Two block product-type preconditioners for double saddle point problems

Abstract

In this paper, a class of product-type (PT) preconditioners for generalized saddle point problems recently proposed in [N. Wang, J. Li, A class of preconditioners based on symmetric-triangular decomposition and matrix splitting for generalized saddle point problems, IMA J. Numer. Anal., (2023) 43, 2998–3025] are extended to solve the double saddle point problems arising from the modeling of liquid crystal directors. By combining augmented Lagrangian (AL) technique, two specific block PT preconditioners are developed, which are applied appropriately with the efficient conjugate gradient (CG) and conjugate residual (CR) methods although neither the preconditioners nor the double saddle point systems are symmetric positive definite (SPD). This is the biggest advantage and novelty of the proposed preconditioners.
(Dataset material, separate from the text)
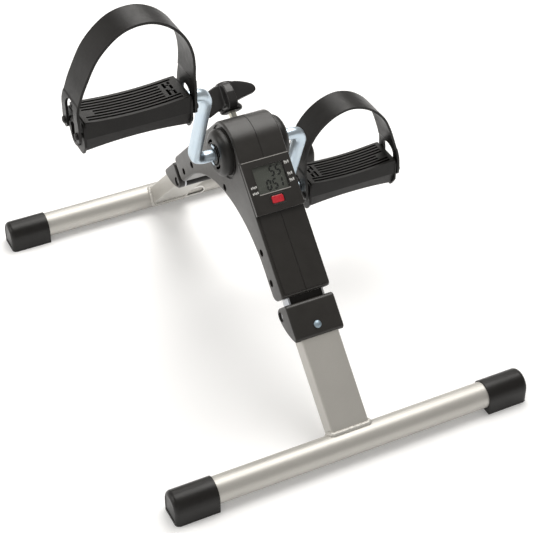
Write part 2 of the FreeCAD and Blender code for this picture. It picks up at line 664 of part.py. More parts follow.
# -------------------------------------------------------------------- pedals
# Built about the axle line, for the left pedal: +X is towards the machine.
def pedal_body():
    h = pedal_len / 2
    sec = [(-pedal_half, pedal_top), (pedal_half, pedal_top), (pedal_half, pedal_bevel), (14.0, pedal_bottom), (-14.0, pedal_bottom), (-pedal_half, pedal_bevel)]
    b = prism(sec, -h, h, flat, [1.5, 1.5, 1.0, 1.5, 1.5, 1.0])
    dip = 3.5
    rt = (h * h + dip * dip) / (2 * dip)
    b = b.cut(Part.makeCylinder(rt, 80, V(0, -40, pedal_top - dip + rt), V(0, 1, 0)))
    dip = 4.5
    rbm = (h * h + dip * dip) / (2 * dip)
    b = b.cut(Part.makeCylinder(rbm, 80, V(0, -40, pedal_bottom + dip - rbm), V(0, 1, 0)))
    # long grooves between the tread ribs
    for i in range(8):
        y = -15.75 + 4.5 * i
        x0, x1 = -47.5, 32.5
        if i in (2, 3):
            x0 = -38.0
        if i in (0, 1, 7):
            x1 = 46.5
        g = Part.makeBox(x1 - x0, 2.5, 8.0, V(x0, y - 1.25, 8.8))
        b = b.cut(g)
    # short cross slots beside the tread at the inner end
    for x0, y0, y1 in ((36.2, -8.6, 2.4), (36.2, 4.6, 13.2), (41.6, -8.6, -1.6), (41.6, 0.6, 7.4), (41.6, 9.4, 13.2)):
        b = b.cut(Part.makeBox(2.6, y1 - y0, 8.0, V(x0, y0, 8.8)))
    for y0 in (-1.6, 7.4):
        b = b.cut(Part.makeBox(3.2, 1.4, 8.0, V(38.6, y0, 8.8)))
    # axle bore, bush seats and the recess for the retaining nut
    b = b.cut(cyl_x(7.0, -60, 60, 0, 0))
    b = b.cut(cyl_x(8.5, h - 14.0, h + 1, 0, 0))
    b = b.cut(cyl_x(8.5, -36.0, -22.0, 0, 0).cut(cyl_x(7.0, -37, -21, 0, 0)))
    b = b.cut(cyl_x(11.0, -h - 1, -h + 9.0, 0, 0))
    return b


def pedal_bushes():
    h = pedal_len / 2
    out = []
    for a, bb in ((h - 14.0, h - 1.0), (-36.0, -22.0)):
        out.append(cyl_x(8.5 if a > 0 else 8.5, a, bb, 0, 0).cut(cyl_x(rod_r + 0.05, a - 1, bb + 1, 0, 0)))
    return Part.makeCompound(out)


def pedal_nut():
    h = pedal_len / 2
    n = cyl_x(9.0, -h + 2.5, -h + 8.0, 0, 0)
    return n.cut(cyl_x(rod_r, -h + 4.0, -h + 12, 0, 0))


def pedal_plate(sx):
    """End plate: shield outline, with a raised oval boss that has a hollow in it."""
    h = pedal_len / 2
    pts = [(-20.8, 13.0), (20.8, 13.0), (20.8, -12.0), (13.0, -23.2), (-13.0, -23.2), (-20.8, -12.0)]
    a, b = sorted((sx * h, sx * (h + plate_t)))
    p = prism(pts, a, b, flat, [5, 5, 7, 5, 5, 7])
    edge = sx * (h + plate_t)
    p = soften(p, lambda e: abs(e.CenterOfMass.x - edge) < 0.01, 0.9)
    e0, e1 = sorted((edge - sx * 0.5, edge + sx * 2.4))
    boss = prism([(-10.0, -19.5), (10.0, -19.5), (10.0, 9.5), (-10.0, 9.5)], e0, e1, flat, [9.5, 9.5, 9.5, 9.5])
    top = edge + sx * 2.4
    boss = soften(boss, lambda e: abs(e.CenterOfMass.x - top) < 0.01, 1.5)
    p = p.fuse(boss)
    oval = prism([(-6.6, -15.0), (6.6, -15.0), (6.6, 5.5), (-6.6, 5.5)], *sorted((edge + sx * 4, edge - sx * 0.6)), flat, [6.5, 6.5, 6.5, 6.5])
    p = p.cut(oval).removeSplitter()
    if sx > 0:
        p = p.cut(cyl_x(rod_r + 0.35, a - 1, b + 4, 0, 0))
    for y in (-16.0, 16.0):
        p = p.cut(cyl_x(2.4, a - 1, b + 1, y, 0))
    return p


def pedal_studs(line):
    h = pedal_len / 2
    out = []
    for sx, reach in ((-1, -min(line[0][0], line[1][0])), (1, max(line[-1][0], line[-2][0]))):
        x0, hb = sx * h, reach - h + 0.2
        for y in (-16.0, 16.0):
            prof = [(0.0, 0.0), (0.0, 2.4), (hb, 2.4), (hb, 3.7), (hb + 1.0, 3.7), (hb + 2.2, 2.9), (hb + 2.8, 1.2), (hb + 2.9, 0.0)]
            pts = [V(x0 + sx * q[0], y, q[1]) for q in prof]
            f = Part.Face(Part.makePolygon(pts + [pts[0]]))
            out.append(f.revolve(V(x0, y, 0), V(1, 0, 0), 360))
    return Part.makeCompound(out)


strap_left_line = [(-58.9, -7.0), (-58.9, 10.0), (-58.7, 25.0), (-54.0, 41.0), (-48.3, 54.0), (-40.5, 69.4), (-32.7, 80.1),
                   (-22.1, 90.1), (-11.8, 96.8), (-1.7, 100.2), (8.3, 101.3), (18.2, 100.4), (28.1, 96.8), (37.9, 90.7),
                   (47.3, 81.4), (54.0, 70.5), (58.4, 57.0), (59.6, 43.9), (59.3, 33.1), (58.8, 22.1), (58.2, 10.0), (58.1, -7.0)]
strap_right_line = [(-57.4, -7.0), (-57.3, 8.0), (-55.6, 23.5), (-50.2, 42.8), (-44.6, 58.5), (-37.8, 71.9), (-28.7, 82.3),
                    (-17.4, 90.9), (-6.0, 95.8), (5.0, 97.8), (16.0, 96.4), (26.5, 92.6), (35.8, 86.8), (44.2, 79.2),
                    (51.2, 69.8), (56.6, 58.5), (59.4, 45.0), (59.9, 33.1), (59.4, 22.1), (58.6, 10.0), (58.3, -7.0)]


def pedal_strap(line):
    """Moulded toe strap: an arched band whose ends fork to two studs."""
    bs = Part.BSplineCurve()
    bs.interpolate([V(u, 0, w) for u, w in line])
    a0, a1 = bs.FirstParameter, bs.LastParameter
    n = 64
    o, i = [], []
    for j in range(n + 1):
        t = a0 + (a1 - a0) * j / n
        p = bs.value(t)
        d = bs.tangent(t)[0]
        nrm = V(d.z, 0, -d.x)
        o.append(p)
        i.append(p + nrm * strap_t)
    co = Part.BSplineCurve()
    co.interpolate(o)
    ci = Part.BSplineCurve()
    ci.interpolate(i)
    wire = Part.Wire([co.toShape(), Part.LineSegment(o[-1], i[-1]).toShape(), ci.toShape(), Part.LineSegment(i[0], o[0]).toShape()])
    band = Part.Face(wire).extrude(V(0, 44.0, 0))
    band.translate(V(0, -22.0, 0))
    # narrow band above, wider forked ends below
    hw, hl = strap_half, 21.0
    outline = [(-hl, -7.5), (-hl, 12.0), (-hw, 34.0), (-hw, 140.0), (hw, 140.0), (hw, 34.0), (hl, 12.0), (hl, -7.5)]
    keep = prism(outline, -90, 90, flat, [6, 10, 30, 0, 0, 30, 10, 6])
    band = band.common(keep)
    # arched opening between the tines
    arch = prism([(-10.5, -20.0), (10.5, -20.0), (10.5, 27.0), (-10.5, 27.0)], -90, 90, flat, [0, 0, 9, 9])
    band = band.cut(arch)
    for sx in (-1, 1):
        for y in (-16.0, 16.0):
            band = band.cut(cyl_x(2.5, *sorted((sx * 40, sx * 70)), y, 0))
    return band


def place_pedal(shape, sx, mirrored=True):
    if sx > 0:
        shape = shape.mirror(V(0, 0, 0), V(1, 0, 0))
        shape.translate(V(pedal_x_right, axle_y, axis_z - axle_dz))
    else:
        shape = shape.copy()
        shape.translate(V(-pedal_x_left, -axle_y, axis_z + axle_dz))
    return shape


pedal = {
    "pedal_body": pedal_body(),
    "pedal_bushes": pedal_bushes(),
    "pedal_nut": pedal_nut(),
    "pedal_outer_plate": pedal_plate(-1),
    "pedal_inner_plate": pedal_plate(1),
}
for side, sx, line in (("left", -1, strap_left_line), ("right", 1, strap_right_line)):
    for name, shape in pedal.items():
        save(place_pedal(shape, sx), "%s_%s" % (side, name))
    save(place_pedal(pedal_studs(line), sx), "%s_pedal_studs" % side)
    save(place_pedal(pedal_strap(line), sx), "%s_pedal_strap" % side)

print(len(made), "nodes")
print("axle y %.3f dz %.3f  pivot front %s" % (axle_y, axle_dz, front(pivot_n, pivot_s)))
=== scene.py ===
import math

import bpy
import bmesh
from mathutils import Matrix, Vector, noise

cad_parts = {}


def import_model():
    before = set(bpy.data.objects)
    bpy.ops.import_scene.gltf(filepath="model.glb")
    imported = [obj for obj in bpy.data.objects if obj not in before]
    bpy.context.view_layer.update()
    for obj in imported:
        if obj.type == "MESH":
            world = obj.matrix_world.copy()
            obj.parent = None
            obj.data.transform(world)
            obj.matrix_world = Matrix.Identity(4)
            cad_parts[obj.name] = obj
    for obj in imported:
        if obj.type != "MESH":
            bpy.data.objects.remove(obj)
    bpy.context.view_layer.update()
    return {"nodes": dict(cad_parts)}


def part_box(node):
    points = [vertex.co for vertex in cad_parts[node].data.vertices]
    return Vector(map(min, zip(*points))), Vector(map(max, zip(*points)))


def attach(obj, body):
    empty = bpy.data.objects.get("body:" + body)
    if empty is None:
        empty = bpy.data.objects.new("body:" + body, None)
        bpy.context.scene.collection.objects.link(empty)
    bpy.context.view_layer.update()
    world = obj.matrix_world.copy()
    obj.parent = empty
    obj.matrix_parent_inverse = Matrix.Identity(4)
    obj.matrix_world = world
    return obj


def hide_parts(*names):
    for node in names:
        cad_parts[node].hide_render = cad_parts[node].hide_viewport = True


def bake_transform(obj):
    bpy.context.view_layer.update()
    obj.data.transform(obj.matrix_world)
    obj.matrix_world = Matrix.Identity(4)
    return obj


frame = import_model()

NODES = frame["nodes"]
K = math.sqrt(0.5)
MM = 0.001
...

The proposed preconditioned CG (PCG) and preconditioned CR (PCR) methods actually belong to the categories of nonstandard inner product CG and nonstandard inner product CR methods, respectively. Moreover, the PCG and PCR algorithms and their convergence theorems are given. Theoretical and experimental analysis shows that the spectra of the preconditioned matrices are contained within real and positive intervals which are very sharp if the involved parameters are chosen appropriately. In addition, the practically useful values for parameters are easy to obtain. Numerical experiments are presented to illustrate the rapidity, effectiveness and numerical stability of the proposed preconditioners and show the advantages of the proposed preconditioners over the existing state-of-the-art preconditioners for double saddle point problems.